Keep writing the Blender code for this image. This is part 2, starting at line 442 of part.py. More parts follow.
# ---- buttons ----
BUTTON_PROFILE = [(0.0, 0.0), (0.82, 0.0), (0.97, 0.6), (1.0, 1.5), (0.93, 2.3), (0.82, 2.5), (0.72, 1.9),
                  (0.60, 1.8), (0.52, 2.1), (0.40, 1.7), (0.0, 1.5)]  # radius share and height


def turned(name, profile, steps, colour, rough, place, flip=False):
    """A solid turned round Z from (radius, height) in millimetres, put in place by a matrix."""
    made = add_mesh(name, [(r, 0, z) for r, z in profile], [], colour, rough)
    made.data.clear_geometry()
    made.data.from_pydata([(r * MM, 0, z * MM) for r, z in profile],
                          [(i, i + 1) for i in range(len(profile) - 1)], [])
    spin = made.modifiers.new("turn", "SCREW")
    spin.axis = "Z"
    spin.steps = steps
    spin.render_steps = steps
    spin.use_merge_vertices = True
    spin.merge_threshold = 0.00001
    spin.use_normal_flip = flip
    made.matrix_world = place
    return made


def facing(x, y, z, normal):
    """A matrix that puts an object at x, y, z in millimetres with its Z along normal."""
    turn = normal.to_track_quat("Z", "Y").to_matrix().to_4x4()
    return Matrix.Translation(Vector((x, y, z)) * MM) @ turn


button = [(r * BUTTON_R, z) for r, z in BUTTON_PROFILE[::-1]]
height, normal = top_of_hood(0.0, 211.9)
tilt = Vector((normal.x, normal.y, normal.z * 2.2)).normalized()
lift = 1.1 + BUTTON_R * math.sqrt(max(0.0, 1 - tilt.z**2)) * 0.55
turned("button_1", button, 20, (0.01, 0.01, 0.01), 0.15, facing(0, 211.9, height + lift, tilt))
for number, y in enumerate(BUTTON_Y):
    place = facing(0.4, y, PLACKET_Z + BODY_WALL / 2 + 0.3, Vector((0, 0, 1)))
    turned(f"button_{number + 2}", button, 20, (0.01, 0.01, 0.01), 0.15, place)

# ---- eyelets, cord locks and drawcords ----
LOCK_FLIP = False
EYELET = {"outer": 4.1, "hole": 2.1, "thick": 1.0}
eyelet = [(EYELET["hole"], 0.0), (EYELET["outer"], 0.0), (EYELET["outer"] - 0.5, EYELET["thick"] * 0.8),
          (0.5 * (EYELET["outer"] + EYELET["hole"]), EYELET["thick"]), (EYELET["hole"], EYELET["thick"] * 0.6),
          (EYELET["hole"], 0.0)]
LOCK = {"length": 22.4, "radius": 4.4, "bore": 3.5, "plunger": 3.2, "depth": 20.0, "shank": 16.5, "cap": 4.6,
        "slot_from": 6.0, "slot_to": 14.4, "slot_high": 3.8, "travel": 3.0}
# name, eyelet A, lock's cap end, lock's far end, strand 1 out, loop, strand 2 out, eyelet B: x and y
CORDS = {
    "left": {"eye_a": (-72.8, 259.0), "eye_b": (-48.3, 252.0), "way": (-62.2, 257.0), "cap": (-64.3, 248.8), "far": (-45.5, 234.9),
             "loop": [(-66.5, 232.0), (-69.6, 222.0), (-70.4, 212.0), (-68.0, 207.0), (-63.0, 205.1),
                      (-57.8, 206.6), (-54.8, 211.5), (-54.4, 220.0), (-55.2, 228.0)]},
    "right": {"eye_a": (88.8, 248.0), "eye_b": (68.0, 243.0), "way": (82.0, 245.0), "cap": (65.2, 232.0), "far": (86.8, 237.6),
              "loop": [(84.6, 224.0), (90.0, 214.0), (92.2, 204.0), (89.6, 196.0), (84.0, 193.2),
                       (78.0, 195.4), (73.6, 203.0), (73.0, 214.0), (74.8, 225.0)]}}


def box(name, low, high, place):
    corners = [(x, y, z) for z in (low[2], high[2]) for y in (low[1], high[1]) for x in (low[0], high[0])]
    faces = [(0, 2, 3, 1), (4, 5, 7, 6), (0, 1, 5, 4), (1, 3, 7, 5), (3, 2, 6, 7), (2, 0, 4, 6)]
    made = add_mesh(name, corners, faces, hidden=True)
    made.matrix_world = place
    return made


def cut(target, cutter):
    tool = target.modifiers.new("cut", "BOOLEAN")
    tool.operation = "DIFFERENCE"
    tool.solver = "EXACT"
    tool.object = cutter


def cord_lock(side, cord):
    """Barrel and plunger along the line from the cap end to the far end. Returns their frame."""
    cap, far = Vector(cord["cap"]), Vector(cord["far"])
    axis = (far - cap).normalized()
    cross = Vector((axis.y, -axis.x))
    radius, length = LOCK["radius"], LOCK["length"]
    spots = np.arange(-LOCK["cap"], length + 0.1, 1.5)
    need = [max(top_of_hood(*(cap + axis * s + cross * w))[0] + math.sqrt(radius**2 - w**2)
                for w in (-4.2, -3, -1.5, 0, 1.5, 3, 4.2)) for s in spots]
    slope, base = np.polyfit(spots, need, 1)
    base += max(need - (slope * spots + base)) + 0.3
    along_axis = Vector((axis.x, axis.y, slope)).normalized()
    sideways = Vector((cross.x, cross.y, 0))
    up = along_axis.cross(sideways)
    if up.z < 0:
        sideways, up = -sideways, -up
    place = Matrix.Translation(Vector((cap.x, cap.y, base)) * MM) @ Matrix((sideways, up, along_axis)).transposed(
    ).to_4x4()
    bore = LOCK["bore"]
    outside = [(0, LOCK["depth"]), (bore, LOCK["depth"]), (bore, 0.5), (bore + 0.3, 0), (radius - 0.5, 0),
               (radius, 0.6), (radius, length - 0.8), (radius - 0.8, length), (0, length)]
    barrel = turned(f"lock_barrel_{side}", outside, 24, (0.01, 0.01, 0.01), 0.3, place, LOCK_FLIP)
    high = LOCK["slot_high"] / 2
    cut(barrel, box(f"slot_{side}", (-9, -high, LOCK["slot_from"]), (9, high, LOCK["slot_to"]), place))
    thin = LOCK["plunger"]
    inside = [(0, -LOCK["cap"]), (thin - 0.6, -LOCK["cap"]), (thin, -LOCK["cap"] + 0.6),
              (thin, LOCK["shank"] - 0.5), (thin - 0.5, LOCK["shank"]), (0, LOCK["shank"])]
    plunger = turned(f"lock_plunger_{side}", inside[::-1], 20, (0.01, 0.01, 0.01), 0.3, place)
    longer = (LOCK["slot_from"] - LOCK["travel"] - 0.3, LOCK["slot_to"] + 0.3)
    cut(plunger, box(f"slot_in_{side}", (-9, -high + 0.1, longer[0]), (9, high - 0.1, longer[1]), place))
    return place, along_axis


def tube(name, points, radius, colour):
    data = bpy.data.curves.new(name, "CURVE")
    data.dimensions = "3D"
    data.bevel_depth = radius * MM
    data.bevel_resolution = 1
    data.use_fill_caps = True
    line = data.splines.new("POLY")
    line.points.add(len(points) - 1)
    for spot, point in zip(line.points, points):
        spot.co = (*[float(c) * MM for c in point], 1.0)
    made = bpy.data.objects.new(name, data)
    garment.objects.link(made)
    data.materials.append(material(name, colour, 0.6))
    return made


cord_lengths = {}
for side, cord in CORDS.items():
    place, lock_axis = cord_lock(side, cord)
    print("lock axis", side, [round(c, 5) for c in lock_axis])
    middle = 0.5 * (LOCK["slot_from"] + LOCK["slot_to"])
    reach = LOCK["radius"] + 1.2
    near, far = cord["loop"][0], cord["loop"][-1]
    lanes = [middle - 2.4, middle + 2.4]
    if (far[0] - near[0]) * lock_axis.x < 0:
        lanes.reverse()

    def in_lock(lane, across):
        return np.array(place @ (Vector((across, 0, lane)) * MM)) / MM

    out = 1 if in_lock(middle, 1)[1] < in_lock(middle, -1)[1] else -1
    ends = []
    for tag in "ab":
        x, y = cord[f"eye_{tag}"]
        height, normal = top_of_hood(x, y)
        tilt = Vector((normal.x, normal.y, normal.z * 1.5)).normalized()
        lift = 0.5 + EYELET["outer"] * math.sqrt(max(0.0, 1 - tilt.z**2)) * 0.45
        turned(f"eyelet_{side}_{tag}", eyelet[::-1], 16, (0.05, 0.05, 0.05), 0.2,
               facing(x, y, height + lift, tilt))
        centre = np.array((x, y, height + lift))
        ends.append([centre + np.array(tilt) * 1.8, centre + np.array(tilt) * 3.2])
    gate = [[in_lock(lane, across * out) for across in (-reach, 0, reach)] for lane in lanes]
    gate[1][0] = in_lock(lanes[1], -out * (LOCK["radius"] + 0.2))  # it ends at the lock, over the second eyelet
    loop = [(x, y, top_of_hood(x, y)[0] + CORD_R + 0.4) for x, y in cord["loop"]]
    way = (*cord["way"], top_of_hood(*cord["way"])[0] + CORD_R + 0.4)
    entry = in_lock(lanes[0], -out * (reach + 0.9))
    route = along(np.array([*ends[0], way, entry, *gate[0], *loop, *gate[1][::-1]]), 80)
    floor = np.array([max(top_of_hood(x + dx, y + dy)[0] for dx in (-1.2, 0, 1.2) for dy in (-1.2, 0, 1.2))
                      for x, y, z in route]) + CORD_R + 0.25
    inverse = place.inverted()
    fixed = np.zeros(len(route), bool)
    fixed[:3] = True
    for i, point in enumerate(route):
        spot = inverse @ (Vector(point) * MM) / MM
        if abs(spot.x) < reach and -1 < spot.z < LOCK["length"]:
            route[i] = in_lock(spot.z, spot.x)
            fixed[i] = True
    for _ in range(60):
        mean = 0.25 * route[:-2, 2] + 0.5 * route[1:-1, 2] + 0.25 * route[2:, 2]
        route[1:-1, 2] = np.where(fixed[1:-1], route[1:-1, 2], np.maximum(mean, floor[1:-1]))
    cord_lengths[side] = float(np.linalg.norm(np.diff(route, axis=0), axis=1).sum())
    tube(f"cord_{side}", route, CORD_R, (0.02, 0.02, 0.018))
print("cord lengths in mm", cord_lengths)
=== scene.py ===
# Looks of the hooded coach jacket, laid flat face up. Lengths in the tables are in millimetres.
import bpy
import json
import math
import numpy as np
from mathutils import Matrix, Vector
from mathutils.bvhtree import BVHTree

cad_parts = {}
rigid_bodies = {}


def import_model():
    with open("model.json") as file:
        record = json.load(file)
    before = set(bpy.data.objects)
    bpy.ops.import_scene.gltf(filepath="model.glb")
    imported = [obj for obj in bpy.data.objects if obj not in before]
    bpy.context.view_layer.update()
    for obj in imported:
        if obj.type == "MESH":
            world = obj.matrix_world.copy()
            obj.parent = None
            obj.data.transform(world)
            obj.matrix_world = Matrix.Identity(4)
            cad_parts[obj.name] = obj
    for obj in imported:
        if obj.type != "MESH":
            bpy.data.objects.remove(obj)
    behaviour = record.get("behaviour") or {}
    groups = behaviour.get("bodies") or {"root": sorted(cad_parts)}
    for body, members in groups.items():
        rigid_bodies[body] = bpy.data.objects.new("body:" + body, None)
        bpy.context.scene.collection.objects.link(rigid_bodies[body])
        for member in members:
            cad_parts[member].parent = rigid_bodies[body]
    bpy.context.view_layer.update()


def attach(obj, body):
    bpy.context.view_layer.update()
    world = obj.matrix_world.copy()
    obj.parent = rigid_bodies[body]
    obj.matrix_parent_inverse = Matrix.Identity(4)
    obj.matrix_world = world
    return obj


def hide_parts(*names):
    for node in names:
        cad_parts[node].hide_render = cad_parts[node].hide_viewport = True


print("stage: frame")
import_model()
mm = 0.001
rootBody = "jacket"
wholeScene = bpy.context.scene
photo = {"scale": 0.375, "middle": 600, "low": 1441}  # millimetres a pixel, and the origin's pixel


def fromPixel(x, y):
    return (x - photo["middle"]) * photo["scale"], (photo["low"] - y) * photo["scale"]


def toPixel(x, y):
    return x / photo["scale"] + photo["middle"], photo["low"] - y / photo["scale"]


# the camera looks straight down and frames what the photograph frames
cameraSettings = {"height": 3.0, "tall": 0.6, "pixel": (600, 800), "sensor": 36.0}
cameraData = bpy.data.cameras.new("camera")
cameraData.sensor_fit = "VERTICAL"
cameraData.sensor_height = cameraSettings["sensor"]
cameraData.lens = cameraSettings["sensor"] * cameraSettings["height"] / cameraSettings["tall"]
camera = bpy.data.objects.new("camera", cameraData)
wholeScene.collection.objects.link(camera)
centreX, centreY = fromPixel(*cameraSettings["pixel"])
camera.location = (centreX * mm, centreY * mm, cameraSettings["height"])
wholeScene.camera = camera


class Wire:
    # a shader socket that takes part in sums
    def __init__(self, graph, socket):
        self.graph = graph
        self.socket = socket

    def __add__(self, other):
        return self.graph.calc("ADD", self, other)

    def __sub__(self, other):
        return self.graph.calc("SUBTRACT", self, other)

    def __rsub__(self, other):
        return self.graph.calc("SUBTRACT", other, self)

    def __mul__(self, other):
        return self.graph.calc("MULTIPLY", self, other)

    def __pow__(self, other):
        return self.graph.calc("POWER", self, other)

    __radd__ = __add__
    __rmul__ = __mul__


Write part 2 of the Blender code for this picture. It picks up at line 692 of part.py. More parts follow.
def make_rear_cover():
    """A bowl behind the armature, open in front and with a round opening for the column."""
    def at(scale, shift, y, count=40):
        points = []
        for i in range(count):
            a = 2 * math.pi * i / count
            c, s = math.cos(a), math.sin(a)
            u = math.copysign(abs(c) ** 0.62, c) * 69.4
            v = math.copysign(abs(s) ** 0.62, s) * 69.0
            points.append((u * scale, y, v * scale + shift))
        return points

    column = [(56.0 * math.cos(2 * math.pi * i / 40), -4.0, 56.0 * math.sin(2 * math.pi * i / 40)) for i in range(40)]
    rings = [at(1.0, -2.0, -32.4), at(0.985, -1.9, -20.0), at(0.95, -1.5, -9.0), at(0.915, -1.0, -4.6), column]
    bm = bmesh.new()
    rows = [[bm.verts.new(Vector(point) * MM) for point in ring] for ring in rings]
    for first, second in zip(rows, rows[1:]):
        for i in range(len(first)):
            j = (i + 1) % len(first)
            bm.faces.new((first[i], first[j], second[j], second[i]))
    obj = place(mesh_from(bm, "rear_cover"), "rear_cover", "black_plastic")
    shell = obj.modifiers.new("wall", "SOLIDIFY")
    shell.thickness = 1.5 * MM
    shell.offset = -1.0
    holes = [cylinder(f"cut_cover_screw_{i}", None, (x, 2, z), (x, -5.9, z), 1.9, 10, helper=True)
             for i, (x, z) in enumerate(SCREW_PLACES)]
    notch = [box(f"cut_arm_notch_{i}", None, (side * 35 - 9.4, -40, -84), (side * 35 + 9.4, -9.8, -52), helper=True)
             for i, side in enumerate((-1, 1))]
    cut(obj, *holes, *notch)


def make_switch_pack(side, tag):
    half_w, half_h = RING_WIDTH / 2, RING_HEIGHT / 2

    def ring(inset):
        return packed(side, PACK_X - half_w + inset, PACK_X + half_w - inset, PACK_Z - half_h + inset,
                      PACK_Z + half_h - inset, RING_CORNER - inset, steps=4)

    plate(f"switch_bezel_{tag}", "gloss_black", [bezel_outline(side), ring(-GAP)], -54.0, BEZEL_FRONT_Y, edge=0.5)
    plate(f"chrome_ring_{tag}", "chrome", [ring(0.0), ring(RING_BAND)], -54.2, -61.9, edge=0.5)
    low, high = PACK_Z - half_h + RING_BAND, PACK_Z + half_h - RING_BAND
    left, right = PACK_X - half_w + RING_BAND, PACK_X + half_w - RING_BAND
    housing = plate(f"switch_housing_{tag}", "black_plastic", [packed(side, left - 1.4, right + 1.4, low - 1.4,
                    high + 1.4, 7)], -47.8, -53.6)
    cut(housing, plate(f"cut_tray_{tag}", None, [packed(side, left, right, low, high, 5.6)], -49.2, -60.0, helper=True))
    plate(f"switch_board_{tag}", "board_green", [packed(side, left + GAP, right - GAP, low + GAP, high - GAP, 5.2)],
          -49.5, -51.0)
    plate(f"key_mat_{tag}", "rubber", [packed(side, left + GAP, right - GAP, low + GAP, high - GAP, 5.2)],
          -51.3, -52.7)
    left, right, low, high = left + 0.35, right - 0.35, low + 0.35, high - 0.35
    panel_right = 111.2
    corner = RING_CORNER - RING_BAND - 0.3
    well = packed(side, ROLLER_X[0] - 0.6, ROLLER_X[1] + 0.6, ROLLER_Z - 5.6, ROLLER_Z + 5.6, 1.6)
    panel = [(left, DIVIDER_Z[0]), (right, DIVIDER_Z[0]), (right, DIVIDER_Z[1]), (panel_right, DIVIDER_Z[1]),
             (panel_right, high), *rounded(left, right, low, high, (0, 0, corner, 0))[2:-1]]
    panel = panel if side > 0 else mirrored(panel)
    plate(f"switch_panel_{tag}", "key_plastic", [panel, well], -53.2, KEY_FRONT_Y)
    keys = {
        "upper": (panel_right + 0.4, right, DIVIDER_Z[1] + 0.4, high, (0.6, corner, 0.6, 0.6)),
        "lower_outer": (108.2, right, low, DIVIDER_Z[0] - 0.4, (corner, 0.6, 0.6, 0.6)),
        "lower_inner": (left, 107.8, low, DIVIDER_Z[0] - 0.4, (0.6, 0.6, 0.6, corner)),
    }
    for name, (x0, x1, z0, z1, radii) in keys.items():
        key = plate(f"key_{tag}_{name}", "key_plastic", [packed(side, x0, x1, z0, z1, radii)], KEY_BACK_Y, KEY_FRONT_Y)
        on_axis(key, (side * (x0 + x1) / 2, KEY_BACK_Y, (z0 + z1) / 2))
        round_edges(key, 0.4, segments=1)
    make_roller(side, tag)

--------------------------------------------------

### GOAL
Return only the part of the records above that opens with the line containing "2], np.maximum(mean, floor[1:-1]))" and closes with the line containing "bpy.context.scene.collection.objects.link(rigid_bodies[body])", ends included.

### WORKED SOLUTION
        route[1:-1, 2] = np.where(fixed[1:-1], route[1:-1, 2], np.maximum(mean, floor[1:-1]))
    cord_lengths[side] = float(np.linalg.norm(np.diff(route, axis=0), axis=1).sum())
    tube(f"cord_{side}", route, CORD_R, (0.02, 0.02, 0.018))
print("cord lengths in mm", cord_lengths)
=== scene.py ===
# Looks of the hooded coach jacket, laid flat face up. Lengths in the tables are in millimetres.
import bpy
import json
import math
import numpy as np
from mathutils import Matrix, Vector
from mathutils.bvhtree import BVHTree

cad_parts = {}
rigid_bodies = {}


def import_model():
    with open("model.json") as file:
        record = json.load(file)
    before = set(bpy.data.objects)
    bpy.ops.import_scene.gltf(filepath="model.glb")
    imported = [obj for obj in bpy.data.objects if obj not in before]
    bpy.context.view_layer.update()
    for obj in imported:
        if obj.type == "MESH":
            world = obj.matrix_world.copy()
            obj.parent = None
            obj.data.transform(world)
            obj.matrix_world = Matrix.Identity(4)
            cad_parts[obj.name] = obj
    for obj in imported:
        if obj.type != "MESH":
            bpy.data.objects.remove(obj)
    behaviour = record.get("behaviour") or {}
    groups = behaviour.get("bodies") or {"root": sorted(cad_parts)}
    for body, members in groups.items():
        rigid_bodies[body] = bpy.data.objects.new("body:" + body, None)
        bpy.context.scene.collection.objects.link(rigid_bodies[body])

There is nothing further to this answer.